**Instructions for the task:** Reproduce only this span: the line containing "# Lie: turned", the line containing "imported = [obj", and every line between them, all exactly as given.

Start Raw data

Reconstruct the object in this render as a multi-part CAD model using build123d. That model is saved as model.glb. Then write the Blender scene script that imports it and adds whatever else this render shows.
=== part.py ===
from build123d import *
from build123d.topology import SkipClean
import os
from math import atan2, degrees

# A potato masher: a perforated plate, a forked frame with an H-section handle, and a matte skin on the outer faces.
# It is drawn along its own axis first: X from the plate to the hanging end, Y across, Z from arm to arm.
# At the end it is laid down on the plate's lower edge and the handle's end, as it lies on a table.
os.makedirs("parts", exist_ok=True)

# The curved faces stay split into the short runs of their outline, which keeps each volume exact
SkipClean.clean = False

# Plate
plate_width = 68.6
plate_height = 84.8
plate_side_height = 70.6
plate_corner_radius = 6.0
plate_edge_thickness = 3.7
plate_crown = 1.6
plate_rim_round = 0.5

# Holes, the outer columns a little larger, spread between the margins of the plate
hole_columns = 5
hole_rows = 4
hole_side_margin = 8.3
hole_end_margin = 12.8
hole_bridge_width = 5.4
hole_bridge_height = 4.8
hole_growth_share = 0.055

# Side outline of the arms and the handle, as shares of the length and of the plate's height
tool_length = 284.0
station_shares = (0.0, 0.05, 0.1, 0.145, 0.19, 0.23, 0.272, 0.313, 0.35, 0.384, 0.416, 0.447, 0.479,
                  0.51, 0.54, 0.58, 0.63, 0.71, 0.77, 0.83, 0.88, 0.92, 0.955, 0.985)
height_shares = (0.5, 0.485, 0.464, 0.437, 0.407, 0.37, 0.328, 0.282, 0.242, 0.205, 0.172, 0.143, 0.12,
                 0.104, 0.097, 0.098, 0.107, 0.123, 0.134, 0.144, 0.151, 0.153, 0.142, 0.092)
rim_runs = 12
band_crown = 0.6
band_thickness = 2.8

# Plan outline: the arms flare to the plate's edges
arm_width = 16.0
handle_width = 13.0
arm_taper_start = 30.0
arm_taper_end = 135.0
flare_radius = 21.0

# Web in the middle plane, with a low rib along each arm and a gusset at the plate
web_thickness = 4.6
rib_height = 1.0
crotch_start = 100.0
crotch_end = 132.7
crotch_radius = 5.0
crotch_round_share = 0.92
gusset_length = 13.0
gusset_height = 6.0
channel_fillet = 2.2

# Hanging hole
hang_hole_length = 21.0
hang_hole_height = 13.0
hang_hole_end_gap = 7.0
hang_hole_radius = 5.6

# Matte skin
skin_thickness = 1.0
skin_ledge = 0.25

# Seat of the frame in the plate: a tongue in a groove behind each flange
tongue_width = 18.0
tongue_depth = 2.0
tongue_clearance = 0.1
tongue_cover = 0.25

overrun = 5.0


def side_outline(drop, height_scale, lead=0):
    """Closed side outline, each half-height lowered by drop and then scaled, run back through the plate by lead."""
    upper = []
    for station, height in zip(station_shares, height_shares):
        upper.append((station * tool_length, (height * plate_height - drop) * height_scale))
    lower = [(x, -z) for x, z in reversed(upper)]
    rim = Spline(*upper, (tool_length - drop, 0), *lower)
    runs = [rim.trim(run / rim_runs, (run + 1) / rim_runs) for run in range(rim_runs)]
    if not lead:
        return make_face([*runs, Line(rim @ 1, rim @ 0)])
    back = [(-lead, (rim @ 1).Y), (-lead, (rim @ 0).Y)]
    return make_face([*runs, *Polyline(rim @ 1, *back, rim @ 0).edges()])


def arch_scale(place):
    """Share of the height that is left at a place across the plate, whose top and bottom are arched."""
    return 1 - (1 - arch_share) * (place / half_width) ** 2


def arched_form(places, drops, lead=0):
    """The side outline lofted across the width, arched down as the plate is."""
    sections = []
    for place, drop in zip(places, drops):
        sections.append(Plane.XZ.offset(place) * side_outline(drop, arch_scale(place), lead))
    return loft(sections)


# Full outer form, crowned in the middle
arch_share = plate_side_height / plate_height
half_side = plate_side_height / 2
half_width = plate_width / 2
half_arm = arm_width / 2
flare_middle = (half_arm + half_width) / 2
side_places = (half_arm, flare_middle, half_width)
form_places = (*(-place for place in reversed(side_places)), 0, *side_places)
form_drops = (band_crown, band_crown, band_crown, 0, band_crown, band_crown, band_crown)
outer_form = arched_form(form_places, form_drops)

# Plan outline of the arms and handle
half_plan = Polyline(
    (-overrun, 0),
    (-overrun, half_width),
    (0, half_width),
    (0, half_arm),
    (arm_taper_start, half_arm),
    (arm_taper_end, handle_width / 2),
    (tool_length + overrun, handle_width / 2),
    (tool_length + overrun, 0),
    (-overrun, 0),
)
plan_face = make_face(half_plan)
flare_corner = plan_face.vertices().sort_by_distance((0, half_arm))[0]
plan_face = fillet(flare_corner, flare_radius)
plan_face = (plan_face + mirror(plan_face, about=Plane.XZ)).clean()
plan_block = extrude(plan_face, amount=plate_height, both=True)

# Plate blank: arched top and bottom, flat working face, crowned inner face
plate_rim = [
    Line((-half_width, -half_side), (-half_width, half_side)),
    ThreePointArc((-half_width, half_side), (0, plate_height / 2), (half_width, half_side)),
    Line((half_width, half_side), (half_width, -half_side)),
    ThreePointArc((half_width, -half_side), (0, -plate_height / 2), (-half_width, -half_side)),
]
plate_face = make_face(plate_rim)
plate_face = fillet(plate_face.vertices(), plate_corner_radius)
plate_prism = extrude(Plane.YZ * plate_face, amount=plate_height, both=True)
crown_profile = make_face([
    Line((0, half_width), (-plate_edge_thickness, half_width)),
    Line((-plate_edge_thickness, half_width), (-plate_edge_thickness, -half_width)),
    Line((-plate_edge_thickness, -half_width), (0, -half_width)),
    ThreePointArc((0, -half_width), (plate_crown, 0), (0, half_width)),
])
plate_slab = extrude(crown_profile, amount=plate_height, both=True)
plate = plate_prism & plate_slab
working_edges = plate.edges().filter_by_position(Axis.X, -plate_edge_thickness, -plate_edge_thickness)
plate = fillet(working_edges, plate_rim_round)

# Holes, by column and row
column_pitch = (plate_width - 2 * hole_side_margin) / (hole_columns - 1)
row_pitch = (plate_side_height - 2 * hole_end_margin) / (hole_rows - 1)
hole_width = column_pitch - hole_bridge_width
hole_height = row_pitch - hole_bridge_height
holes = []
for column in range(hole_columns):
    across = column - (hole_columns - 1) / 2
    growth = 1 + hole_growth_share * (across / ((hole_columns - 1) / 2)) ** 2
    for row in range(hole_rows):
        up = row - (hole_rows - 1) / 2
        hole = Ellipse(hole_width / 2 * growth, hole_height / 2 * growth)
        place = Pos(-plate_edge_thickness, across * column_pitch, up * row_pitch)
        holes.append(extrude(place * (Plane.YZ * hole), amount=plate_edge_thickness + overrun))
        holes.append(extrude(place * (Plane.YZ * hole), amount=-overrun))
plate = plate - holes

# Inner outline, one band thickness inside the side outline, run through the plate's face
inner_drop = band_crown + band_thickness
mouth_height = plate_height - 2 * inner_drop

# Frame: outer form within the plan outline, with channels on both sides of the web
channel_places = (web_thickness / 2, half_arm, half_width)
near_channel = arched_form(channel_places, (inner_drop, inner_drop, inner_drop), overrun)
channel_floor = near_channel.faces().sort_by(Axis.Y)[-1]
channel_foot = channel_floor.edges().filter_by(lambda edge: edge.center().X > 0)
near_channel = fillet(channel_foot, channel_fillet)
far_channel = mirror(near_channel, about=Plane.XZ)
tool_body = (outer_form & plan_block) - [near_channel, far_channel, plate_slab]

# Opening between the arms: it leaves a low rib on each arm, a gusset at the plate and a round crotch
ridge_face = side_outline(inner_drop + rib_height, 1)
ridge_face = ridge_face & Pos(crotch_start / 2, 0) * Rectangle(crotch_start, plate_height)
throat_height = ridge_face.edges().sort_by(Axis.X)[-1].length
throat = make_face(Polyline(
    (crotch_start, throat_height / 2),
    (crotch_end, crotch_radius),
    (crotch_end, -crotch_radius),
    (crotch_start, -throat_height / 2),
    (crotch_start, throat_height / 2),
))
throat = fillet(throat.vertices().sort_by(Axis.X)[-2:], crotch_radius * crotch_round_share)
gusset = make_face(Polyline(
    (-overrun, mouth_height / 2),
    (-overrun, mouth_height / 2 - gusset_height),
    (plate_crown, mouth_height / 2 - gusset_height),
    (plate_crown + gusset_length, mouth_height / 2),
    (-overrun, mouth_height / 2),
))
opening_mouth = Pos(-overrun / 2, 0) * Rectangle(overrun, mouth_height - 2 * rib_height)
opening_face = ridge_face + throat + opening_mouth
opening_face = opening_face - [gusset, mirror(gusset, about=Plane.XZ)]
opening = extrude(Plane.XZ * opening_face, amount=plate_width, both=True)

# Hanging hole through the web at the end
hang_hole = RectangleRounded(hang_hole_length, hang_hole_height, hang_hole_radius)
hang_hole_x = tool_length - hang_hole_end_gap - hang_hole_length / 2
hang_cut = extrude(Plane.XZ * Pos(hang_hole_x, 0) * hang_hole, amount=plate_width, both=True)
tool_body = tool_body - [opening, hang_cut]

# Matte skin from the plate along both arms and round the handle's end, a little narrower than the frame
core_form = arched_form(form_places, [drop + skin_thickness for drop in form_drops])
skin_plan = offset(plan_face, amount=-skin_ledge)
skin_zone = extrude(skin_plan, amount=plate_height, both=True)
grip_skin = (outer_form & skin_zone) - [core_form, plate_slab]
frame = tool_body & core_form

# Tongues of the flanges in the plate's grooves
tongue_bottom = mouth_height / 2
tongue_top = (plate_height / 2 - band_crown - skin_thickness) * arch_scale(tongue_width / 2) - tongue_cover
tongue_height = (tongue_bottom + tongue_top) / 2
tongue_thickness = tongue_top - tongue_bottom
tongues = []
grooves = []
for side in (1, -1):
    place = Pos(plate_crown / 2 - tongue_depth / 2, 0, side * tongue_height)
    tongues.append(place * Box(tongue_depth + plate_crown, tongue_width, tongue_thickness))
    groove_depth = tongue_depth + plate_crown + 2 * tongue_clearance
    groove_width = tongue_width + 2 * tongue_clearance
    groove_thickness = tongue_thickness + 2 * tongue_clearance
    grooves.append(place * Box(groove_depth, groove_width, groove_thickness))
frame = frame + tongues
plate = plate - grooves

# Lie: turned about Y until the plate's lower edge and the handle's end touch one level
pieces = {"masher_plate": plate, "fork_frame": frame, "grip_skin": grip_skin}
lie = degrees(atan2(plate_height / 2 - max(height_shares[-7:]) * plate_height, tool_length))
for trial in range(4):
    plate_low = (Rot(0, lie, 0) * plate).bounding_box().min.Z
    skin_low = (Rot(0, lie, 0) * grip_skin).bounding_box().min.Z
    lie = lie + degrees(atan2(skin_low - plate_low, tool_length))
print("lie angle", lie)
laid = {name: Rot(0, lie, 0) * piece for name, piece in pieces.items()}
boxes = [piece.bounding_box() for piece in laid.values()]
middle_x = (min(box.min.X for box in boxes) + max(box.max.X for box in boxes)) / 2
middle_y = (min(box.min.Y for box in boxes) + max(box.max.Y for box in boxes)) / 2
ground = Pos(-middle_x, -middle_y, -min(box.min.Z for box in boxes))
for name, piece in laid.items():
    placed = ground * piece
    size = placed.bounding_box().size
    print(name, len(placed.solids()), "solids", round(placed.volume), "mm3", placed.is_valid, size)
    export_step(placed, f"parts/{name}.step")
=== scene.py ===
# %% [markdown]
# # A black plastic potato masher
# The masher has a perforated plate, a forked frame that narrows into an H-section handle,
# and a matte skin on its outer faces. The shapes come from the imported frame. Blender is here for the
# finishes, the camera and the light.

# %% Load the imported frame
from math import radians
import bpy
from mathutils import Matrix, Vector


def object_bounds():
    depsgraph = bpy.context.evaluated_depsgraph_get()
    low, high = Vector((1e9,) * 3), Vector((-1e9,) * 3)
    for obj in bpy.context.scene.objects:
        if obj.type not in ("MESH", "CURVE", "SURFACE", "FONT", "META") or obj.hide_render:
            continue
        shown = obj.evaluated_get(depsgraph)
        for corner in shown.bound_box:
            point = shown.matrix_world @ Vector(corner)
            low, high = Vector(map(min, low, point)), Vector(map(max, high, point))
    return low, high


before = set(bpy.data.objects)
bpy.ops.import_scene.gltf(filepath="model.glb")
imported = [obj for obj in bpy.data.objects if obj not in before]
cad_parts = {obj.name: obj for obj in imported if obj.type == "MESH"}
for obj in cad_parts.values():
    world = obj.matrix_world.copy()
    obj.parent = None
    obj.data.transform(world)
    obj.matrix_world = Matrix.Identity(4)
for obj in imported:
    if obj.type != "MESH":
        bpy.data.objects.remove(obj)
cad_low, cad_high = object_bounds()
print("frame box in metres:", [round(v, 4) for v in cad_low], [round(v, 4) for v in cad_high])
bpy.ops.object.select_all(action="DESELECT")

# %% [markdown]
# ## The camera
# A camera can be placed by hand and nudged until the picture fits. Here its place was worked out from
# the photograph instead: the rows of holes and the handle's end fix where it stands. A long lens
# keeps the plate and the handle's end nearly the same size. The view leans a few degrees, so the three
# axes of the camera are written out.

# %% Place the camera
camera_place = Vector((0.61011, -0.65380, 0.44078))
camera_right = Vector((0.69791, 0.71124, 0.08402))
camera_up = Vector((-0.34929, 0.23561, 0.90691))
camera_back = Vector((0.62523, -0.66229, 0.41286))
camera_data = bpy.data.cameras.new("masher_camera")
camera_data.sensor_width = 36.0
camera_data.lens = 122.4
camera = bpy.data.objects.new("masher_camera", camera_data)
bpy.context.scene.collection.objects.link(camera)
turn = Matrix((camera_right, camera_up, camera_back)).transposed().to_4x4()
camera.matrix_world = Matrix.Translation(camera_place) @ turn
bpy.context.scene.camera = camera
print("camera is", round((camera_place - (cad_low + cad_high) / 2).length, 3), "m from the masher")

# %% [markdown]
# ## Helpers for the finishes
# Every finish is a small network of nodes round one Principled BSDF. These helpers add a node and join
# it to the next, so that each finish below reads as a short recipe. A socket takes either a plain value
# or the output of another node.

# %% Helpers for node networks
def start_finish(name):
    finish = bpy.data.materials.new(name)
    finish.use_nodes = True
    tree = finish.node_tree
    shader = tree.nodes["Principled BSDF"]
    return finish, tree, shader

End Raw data

**Problem solution:**
# Lie: turned about Y until the plate's lower edge and the handle's end touch one level
pieces = {"masher_plate": plate, "fork_frame": frame, "grip_skin": grip_skin}
lie = degrees(atan2(plate_height / 2 - max(height_shares[-7:]) * plate_height, tool_length))
for trial in range(4):
    plate_low = (Rot(0, lie, 0) * plate).bounding_box().min.Z
    skin_low = (Rot(0, lie, 0) * grip_skin).bounding_box().min.Z
    lie = lie + degrees(atan2(skin_low - plate_low, tool_length))
print("lie angle", lie)
laid = {name: Rot(0, lie, 0) * piece for name, piece in pieces.items()}
boxes = [piece.bounding_box() for piece in laid.values()]
middle_x = (min(box.min.X for box in boxes) + max(box.max.X for box in boxes)) / 2
middle_y = (min(box.min.Y for box in boxes) + max(box.max.Y for box in boxes)) / 2
ground = Pos(-middle_x, -middle_y, -min(box.min.Z for box in boxes))
for name, piece in laid.items():
    placed = ground * piece
    size = placed.bounding_box().size
    print(name, len(placed.solids()), "solids", round(placed.volume), "mm3", placed.is_valid, size)
    export_step(placed, f"parts/{name}.step")
=== scene.py ===
# %% [markdown]
# # A black plastic potato masher
# The masher has a perforated plate, a forked frame that narrows into an H-section handle,
# and a matte skin on its outer faces. The shapes come from the imported frame. Blender is here for the
# finishes, the camera and the light.

# %% Load the imported frame
from math import radians
import bpy
from mathutils import Matrix, Vector


def object_bounds():
    depsgraph = bpy.context.evaluated_depsgraph_get()
    low, high = Vector((1e9,) * 3), Vector((-1e9,) * 3)
    for obj in bpy.context.scene.objects:
        if obj.type not in ("MESH", "CURVE", "SURFACE", "FONT", "META") or obj.hide_render:
            continue
        shown = obj.evaluated_get(depsgraph)
        for corner in shown.bound_box:
            point = shown.matrix_world @ Vector(corner)
            low, high = Vector(map(min, low, point)), Vector(map(max, high, point))
    return low, high


before = set(bpy.data.objects)
bpy.ops.import_scene.gltf(filepath="model.glb")
imported = [obj for obj in bpy.data.objects if obj not in before]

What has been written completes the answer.